Cauvery River Water Sharing Dispute - Will Karnataka Assembly Stand Invite Contempt Proceedings?

Will Karnataka Assembly Stand Invite Contempt Proceedings?


On September 20, 2016, the Supreme Court directed Karnataka to release 6,000 cusecs of water per day to Tamil Nadu. This was to be done till the next date of hearing, ie, September 27. On the same day the Karnataka cabinet deferred the release of water pending a special session of the legislative assembly. The decision came on the heels of an all-party meeting, where it was unanimously stated that the court’s order was "unimplementable".

On September 23, 2016, the Karnataka Legislative Assembly passed a resolution noting that the combined storage in the four reservoirs had reached alarmingly low levels. It was resolved that no water would be withdrawn from the said reservoirs except for the drinking water needs of the state. Effectively, the resolution refuses to follow the diktat of the Supreme Court.

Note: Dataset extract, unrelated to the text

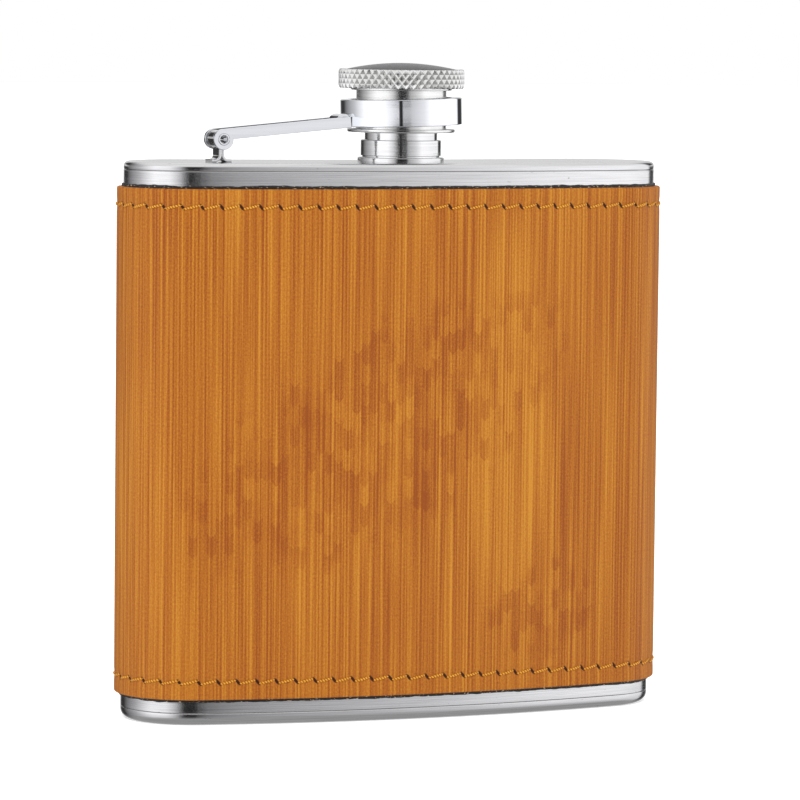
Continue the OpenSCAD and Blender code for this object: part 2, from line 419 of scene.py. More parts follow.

The legal status of such a resolution is ambiguous. A division bench of the Madras High Court, in K Anbazhagan v. TN Legislative Assembly, AIR 1988 Mad. 275, has held that a resolution, expelling a member from the assembly, is not law under Article 13 of the Constitution. The legal status of such resolutions was also discussed by the Supreme Court in Babulal Parate v. State of Bombay and another, AIR 1960 SC 51.

Though, a resolution does not have the status of legislation, courts have frequently inquired into the validity of the same. Moreover, such resolutions do give a sense of the feeling of the House.

The upshot of this resolution is that Karnataka has a government which is answerable to the Legislative Assembly. This Assembly is of the considered opinion that no water should be released. At the same time, Government is bound by the rule of law and the order of the Supreme Court, which mandates that 6,000 cusecs of water be released till September 27,2016

It is interesting to note that a bench of three judges of the Supreme Court (including Justice UU Lalit, who is also a member of the bench hearing the Cauvery dispute) in Gyani Chand v State of Andhra Pradesh (delivered on September 20, 2016) has held: "It would not be fair on the part of a court to give a direction to do something which is impossible and if a person has been asked to do something which is impossible and if he fails to do so, he cannot be held guilty of contempt.”

Article 144 of the Constitution of India mandates that all authorities - civil and judicial - within the territory of India act in aid of the Supreme Court. This read with Article 129 and Article 142 of the Constitution is a vast repository of power and enables the Court to pass a range of orders in order to secure compliance of its orders. However, in the light of the decision delivered in Gyani Chand, it would be fascinating to see whether the Supreme Court initiates suo-motu contempt action in order to ensure the compliance of its order.

Going by past precedent in this case, the apex court is more likely to wait for the Tamil Nadu Government to initiate contempt proceedings. The Court can then direct a full hearing to ascertain whether contempt is made out. This was the course adopted in 2002, when under similar circumstances, a bench presided over by Justice BN Kirpal initiated contempt proceedings against the Karnataka Chief Minister Shri SM Krishna. The proceedings lingered on for years. They were later dropped, long after Krishna had ceased to be active in Karnataka politics.